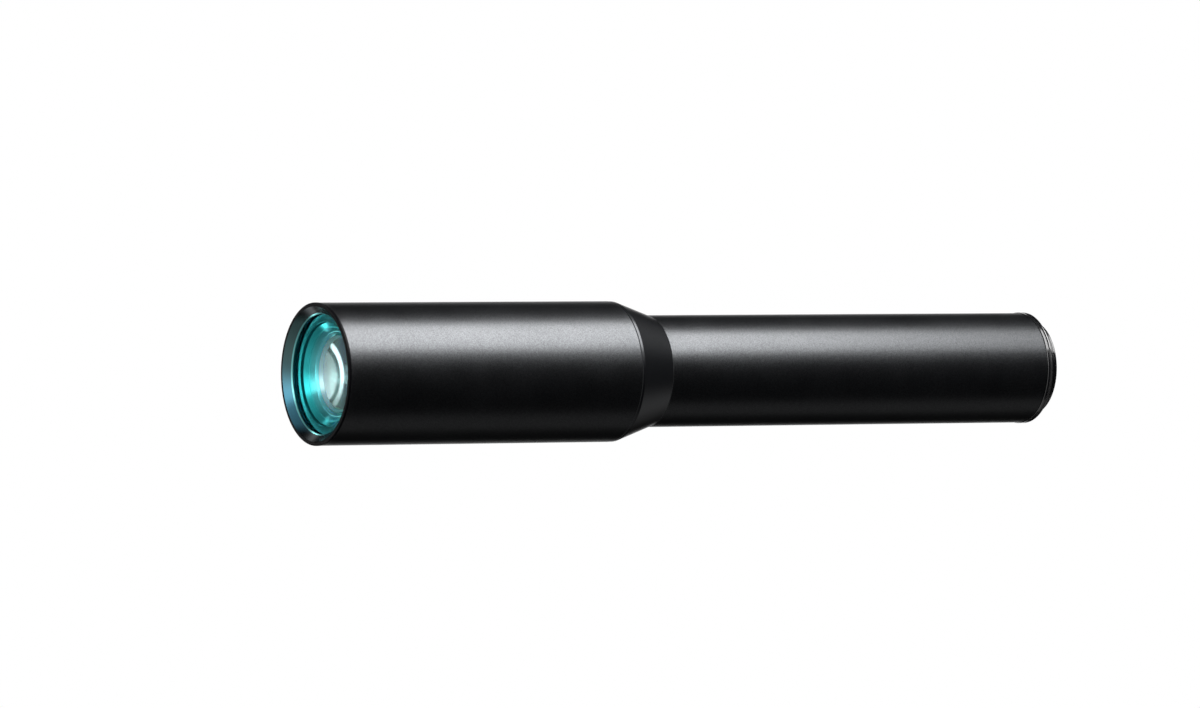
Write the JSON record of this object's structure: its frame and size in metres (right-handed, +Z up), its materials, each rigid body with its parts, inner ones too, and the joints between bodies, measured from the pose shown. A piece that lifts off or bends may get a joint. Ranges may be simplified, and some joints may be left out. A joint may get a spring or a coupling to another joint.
{
  "type": "telecentric lens",
  "caption": "Long two-sided telecentric lens: thick front barrel, straight taper, thinner rear barrel, stepped objective and a threaded camera spigot.",
  "frame": {"origin": "centre of the camera flange face, on the optical axis", "axes": "+X along the optical axis, from the objective to the camera; +Z up"},
  "size_m": [0.3574, 0.0602, 0.0602],
  "materials": {
    "satin_black": "satin black anodised",
    "taper_black": "fine satin black anodised",
    "gloss_black": "bright turned, black anodised",
    "inner_black": "blackened inside",
    "stop_steel": "blackened steel foil",
    "coated_glass": "polished, blue-green coating",
    "optical_glass": "polished"
  },
  "bodies": {
    "root": {"front_ring": "gloss_black", "front_lens": "coated_glass", "step_ring": "inner_black", "front_cell": "inner_black", "front_crown": "coated_glass", "front_flint": "optical_glass", "front_lock_ring": "inner_black", "front_barrel": "satin_black", "front_baffle": "inner_black", "taper_adapter": "taper_black", "aperture_stop": "stop_steel", "stop_lock_ring": "inner_black", "rear_baffle": "inner_black", "rear_cell": "inner_black", "rear_flint": "optical_glass", "rear_crown": "optical_glass", "rear_spacer": "inner_black", "rear_singlet": "optical_glass", "rear_lock_ring": "inner_black", "rear_barrel": "satin_black", "rear_ring": "gloss_black", "camera_mount": "gloss_black", "field_lens": "coated_glass", "field_lock_ring": "inner_black"}
  },
  "joints": []
}
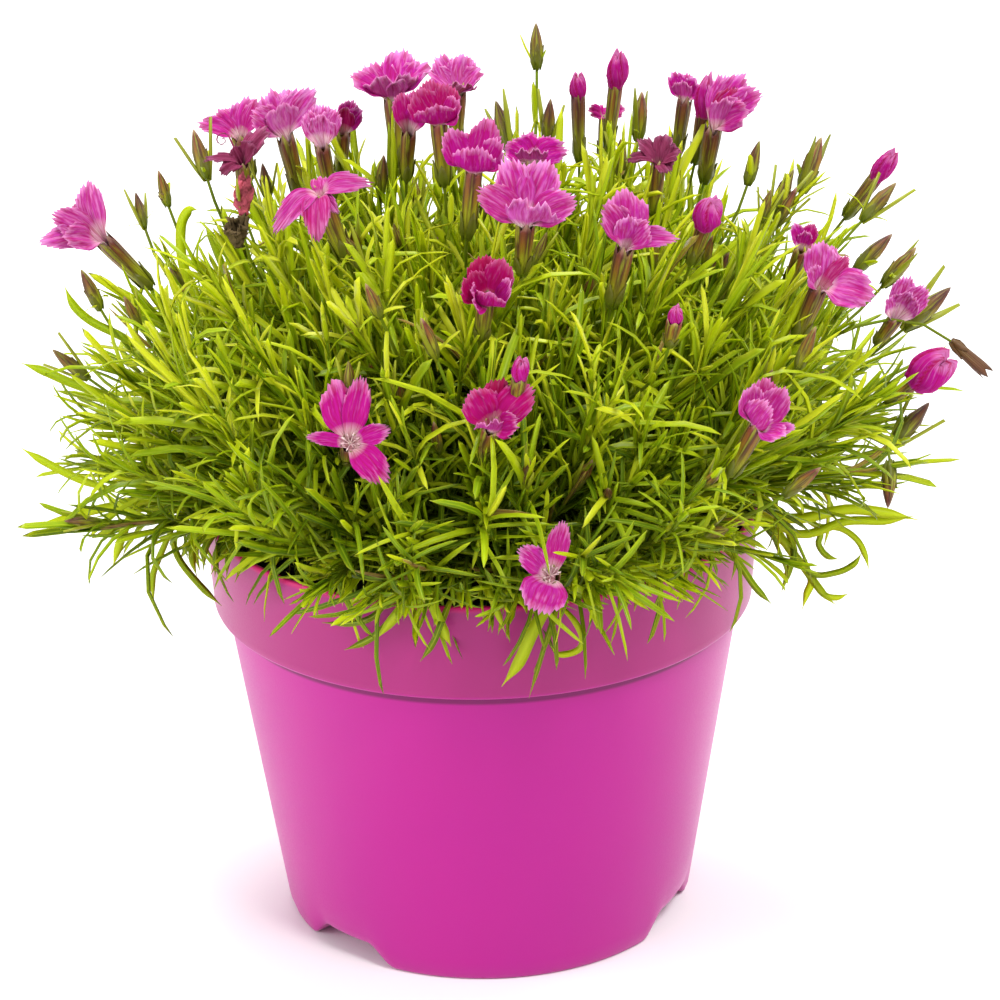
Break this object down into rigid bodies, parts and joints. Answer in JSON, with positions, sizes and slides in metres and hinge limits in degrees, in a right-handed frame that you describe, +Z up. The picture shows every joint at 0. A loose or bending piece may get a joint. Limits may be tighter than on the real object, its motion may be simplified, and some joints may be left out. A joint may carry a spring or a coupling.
{
  "type": "dianthus plant in a nursery pot",
  "caption": "Garden pink in flower: dense mound of narrow leaves with magenta fringed flowers and buds, growing in a round pink plastic pot with a deep collar.",
  "frame": {"origin": "on the pot's axis, in the middle of the flat underside that it stands on", "axes": "+Z up along the pot's axis, -Y to the front, +X to the right seen from the front"},
  "size_m": [0.218, 0.2056, 0.2048],
  "materials": {
    "pot_plastic": "satin moulded polypropylene, slightly translucent",
    "potting_soil": "loose dark peat, matt and crumbly",
    "woody_crown": "matt bark",
    "leaf": "smooth leaf with a soft sheen",
    "stalk_and_calyx": "smooth green calyx flushed purple-brown",
    "petal": "soft velvety petal, paler underneath"
  },
  "bodies": {
    "root": {"pot": "pot_plastic", "potting_soil": "potting_soil", "root_crown": "woody_crown", "leafy_branch_01": "leaf", "leafy_branch_02": "leaf", "leafy_branch_03": "leaf", "leafy_branch_04": "leaf", "leafy_branch_05": "leaf", "leafy_branch_06": "leaf", "leafy_branch_07": "leaf", "leafy_branch_08": "leaf", "leafy_branch_09": "leaf", "leafy_branch_10": "leaf", "leafy_branch_11": "leaf", "leafy_branch_12": "leaf", "leafy_branch_13": "leaf", "flower_stalk_01": "stalk_and_calyx", "flower_stalk_02": "stalk_and_calyx", "flower_stalk_03": "stalk_and_calyx", "flower_stalk_04": "stalk_and_calyx", "flower_stalk_05": "stalk_and_calyx", "flower_stalk_06": "stalk_and_calyx", "flower_stalk_07": "stalk_and_calyx", "flower_stalk_08": "stalk_and_calyx", "flower_stalk_09": "stalk_and_calyx", "flower_stalk_10": "stalk_and_calyx", "flower_stalk_11": "stalk_and_calyx", "flower_stalk_12": "stalk_and_calyx", "flower_stalk_13": "stalk_and_calyx", "flower_stalk_14": "stalk_and_calyx", "flower_stalk_15": "stalk_and_calyx", "flower_stalk_16": "stalk_and_calyx", "flower_stalk_17": "stalk_and_calyx", "flower_stalk_18": "stalk_and_calyx", "flower_stalk_19": "stalk_and_calyx", "flower_stalk_20": "stalk_and_calyx", "flower_stalk_21": "stalk_and_calyx", "flower_stalk_22": "stalk_and_calyx", "corolla_01": "petal", "corolla_02": "petal", "corolla_03": "petal", "corolla_04": "petal", "corolla_05": "petal", "corolla_06": "petal", "corolla_07": "petal", "corolla_08": "petal", "corolla_09": "petal", "corolla_10": "petal", "corolla_11": "petal", "corolla_12": "petal", "corolla_13": "petal", "corolla_14": "petal", "corolla_15": "petal", "corolla_16": "petal", "corolla_17": "petal", "corolla_18": "petal", "corolla_19": "petal", "corolla_20": "petal", "corolla_21": "petal", "corolla_22": "petal"}
  },
  "joints": []
}
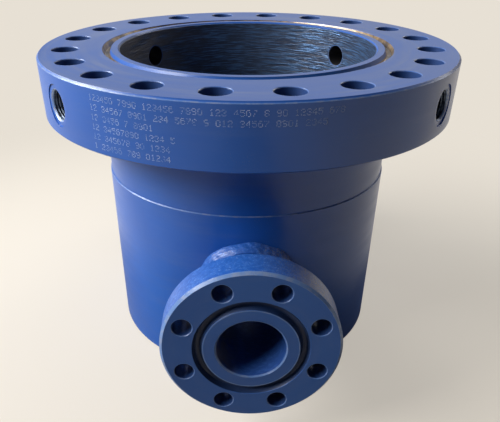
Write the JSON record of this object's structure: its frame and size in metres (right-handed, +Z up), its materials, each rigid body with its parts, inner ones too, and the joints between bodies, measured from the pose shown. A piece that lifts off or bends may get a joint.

============================================================

◆ **THE TASK**
Repeat the material word for word, in full.

◆ **TASK OUTPUT**
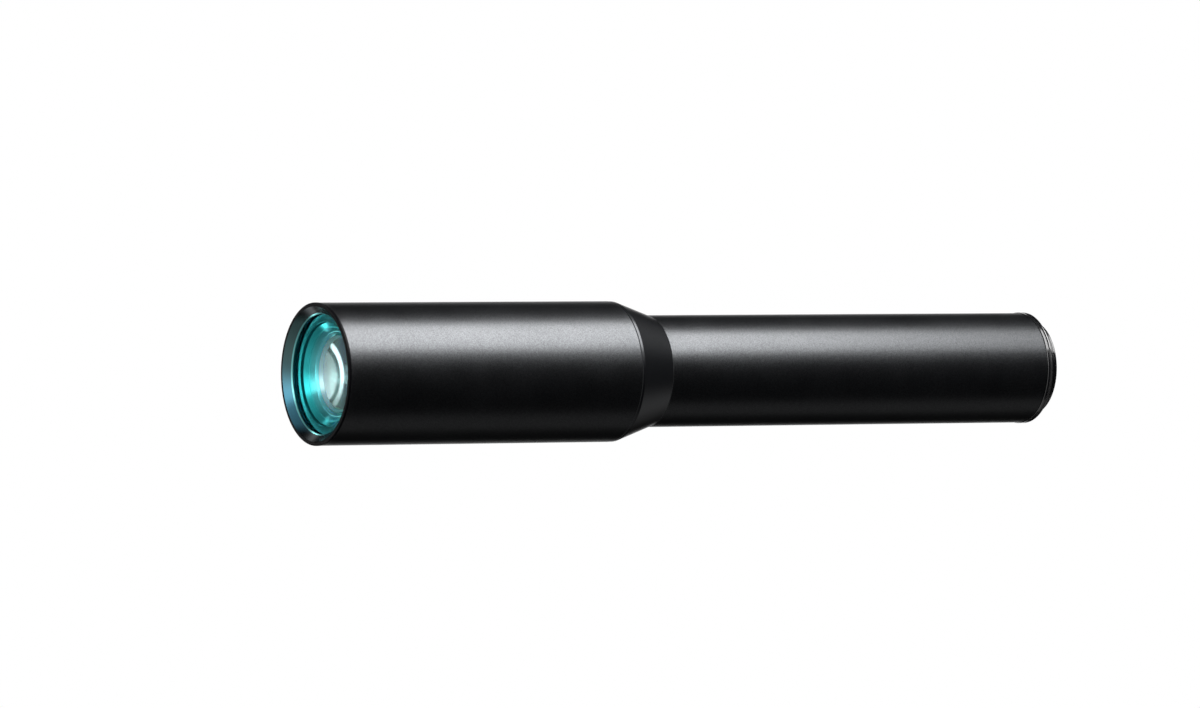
Write the JSON record of this object's structure: its frame and size in metres (right-handed, +Z up), its materials, each rigid body with its parts, inner ones too, and the joints between bodies, measured from the pose shown. A piece that lifts off or bends may get a joint. Ranges may be simplified, and some joints may be left out. A joint may get a spring or a coupling to another joint.
{
  "type": "telecentric lens",
  "caption": "Long two-sided telecentric lens: thick front barrel, straight taper, thinner rear barrel, stepped objective and a threaded camera spigot.",
  "frame": {"origin": "centre of the camera flange face, on the optical axis", "axes": "+X along the optical axis, from the objective to the camera; +Z up"},
  "size_m": [0.3574, 0.0602, 0.0602],
  "materials": {
    "satin_black": "satin black anodised",
    "taper_black": "fine satin black anodised",
    "gloss_black": "bright turned, black anodised",
    "inner_black": "blackened inside",
    "stop_steel": "blackened steel foil",
    "coated_glass": "polished, blue-green coating",
    "optical_glass": "polished"
  },
  "bodies": {
    "root": {"front_ring": "gloss_black", "front_lens": "coated_glass", "step_ring": "inner_black", "front_cell": "inner_black", "front_crown": "coated_glass", "front_flint": "optical_glass", "front_lock_ring": "inner_black", "front_barrel": "satin_black", "front_baffle": "inner_black", "taper_adapter": "taper_black", "aperture_stop": "stop_steel", "stop_lock_ring": "inner_black", "rear_baffle": "inner_black", "rear_cell": "inner_black", "rear_flint": "optical_glass", "rear_crown": "optical_glass", "rear_spacer": "inner_black", "rear_singlet": "optical_glass", "rear_lock_ring": "inner_black", "rear_barrel": "satin_black", "rear_ring": "gloss_black", "camera_mount": "gloss_black", "field_lens": "coated_glass", "field_lock_ring": "inner_black"}
  },
  "joints": []
}
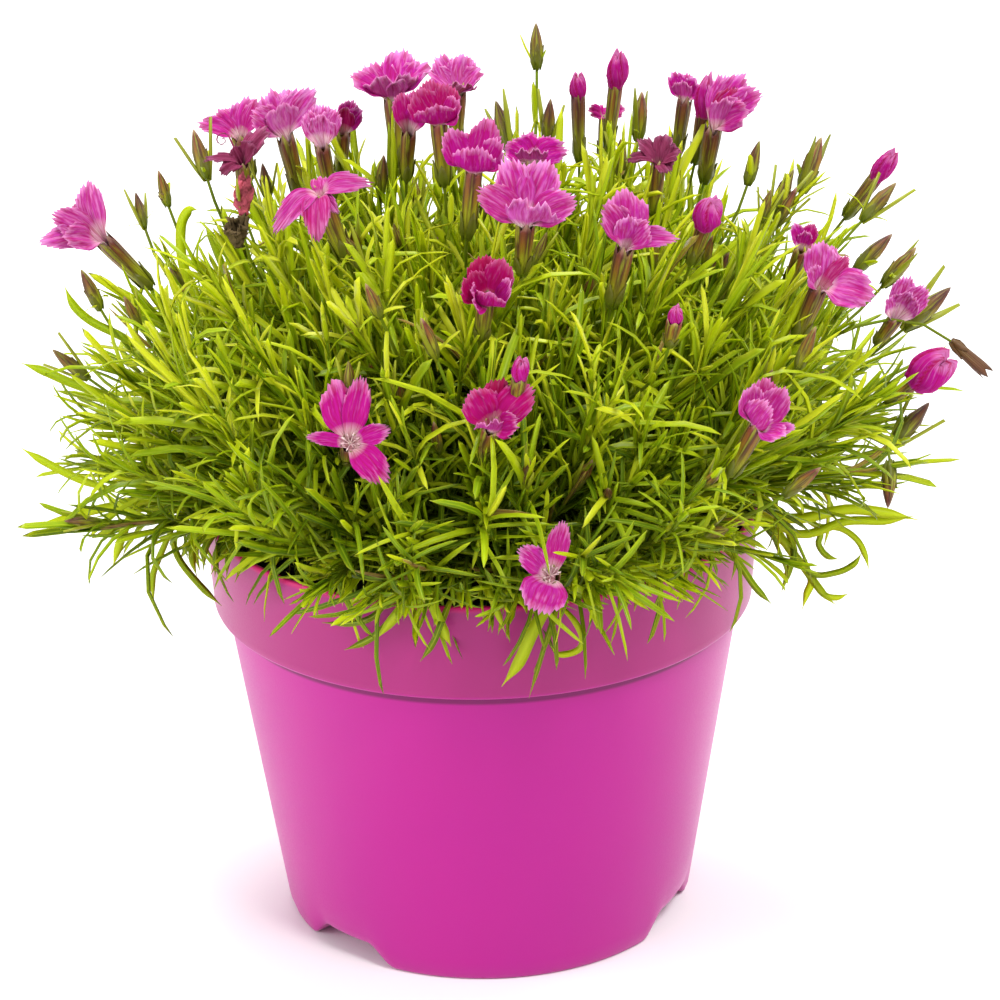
Break this object down into rigid bodies, parts and joints. Answer in JSON, with positions, sizes and slides in metres and hinge limits in degrees, in a right-handed frame that you describe, +Z up. The picture shows every joint at 0. A loose or bending piece may get a joint. Limits may be tighter than on the real object, its motion may be simplified, and some joints may be left out. A joint may carry a spring or a coupling.
{
  "type": "dianthus plant in a nursery pot",
  "caption": "Garden pink in flower: dense mound of narrow leaves with magenta fringed flowers and buds, growing in a round pink plastic pot with a deep collar.",
  "frame": {"origin": "on the pot's axis, in the middle of the flat underside that it stands on", "axes": "+Z up along the pot's axis, -Y to the front, +X to the right seen from the front"},
  "size_m": [0.218, 0.2056, 0.2048],
  "materials": {
    "pot_plastic": "satin moulded polypropylene, slightly translucent",
    "potting_soil": "loose dark peat, matt and crumbly",
    "woody_crown": "matt bark",
    "leaf": "smooth leaf with a soft sheen",
    "stalk_and_calyx": "smooth green calyx flushed purple-brown",
    "petal": "soft velvety petal, paler underneath"
  },
  "bodies": {
    "root": {"pot": "pot_plastic", "potting_soil": "potting_soil", "root_crown": "woody_crown", "leafy_branch_01": "leaf", "leafy_branch_02": "leaf", "leafy_branch_03": "leaf", "leafy_branch_04": "leaf", "leafy_branch_05": "leaf", "leafy_branch_06": "leaf", "leafy_branch_07": "leaf", "leafy_branch_08": "leaf", "leafy_branch_09": "leaf", "leafy_branch_10": "leaf", "leafy_branch_11": "leaf", "leafy_branch_12": "leaf", "leafy_branch_13": "leaf", "flower_stalk_01": "stalk_and_calyx", "flower_stalk_02": "stalk_and_calyx", "flower_stalk_03": "stalk_and_calyx", "flower_stalk_04": "stalk_and_calyx", "flower_stalk_05": "stalk_and_calyx", "flower_stalk_06": "stalk_and_calyx", "flower_stalk_07": "stalk_and_calyx", "flower_stalk_08": "stalk_and_calyx", "flower_stalk_09": "stalk_and_calyx", "flower_stalk_10": "stalk_and_calyx", "flower_stalk_11": "stalk_and_calyx", "flower_stalk_12": "stalk_and_calyx", "flower_stalk_13": "stalk_and_calyx", "flower_stalk_14": "stalk_and_calyx", "flower_stalk_15": "stalk_and_calyx", "flower_stalk_16": "stalk_and_calyx", "flower_stalk_17": "stalk_and_calyx", "flower_stalk_18": "stalk_and_calyx", "flower_stalk_19": "stalk_and_calyx", "flower_stalk_20": "stalk_and_calyx", "flower_stalk_21": "stalk_and_calyx", "flower_stalk_22": "stalk_and_calyx", "corolla_01": "petal", "corolla_02": "petal", "corolla_03": "petal", "corolla_04": "petal", "corolla_05": "petal", "corolla_06": "petal", "corolla_07": "petal", "corolla_08": "petal", "corolla_09": "petal", "corolla_10": "petal", "corolla_11": "petal", "corolla_12": "petal", "corolla_13": "petal", "corolla_14": "petal", "corolla_15": "petal", "corolla_16": "petal", "corolla_17": "petal", "corolla_18": "petal", "corolla_19": "petal", "corolla_20": "petal", "corolla_21": "petal", "corolla_22": "petal"}
  },
  "joints": []
}
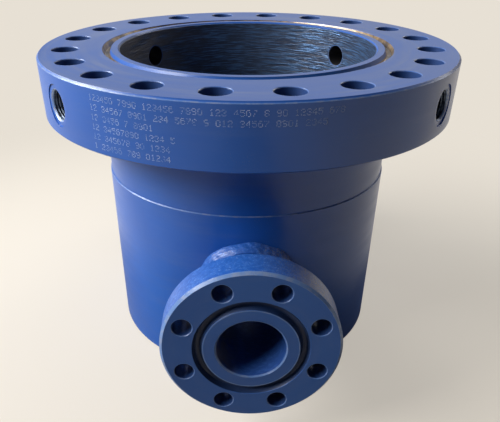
Write the JSON record of this object's structure: its frame and size in metres (right-handed, +Z up), its materials, each rigid body with its parts, inner ones too, and the joints between bodies, measured from the pose shown. A piece that lifts off or bends may get a joint.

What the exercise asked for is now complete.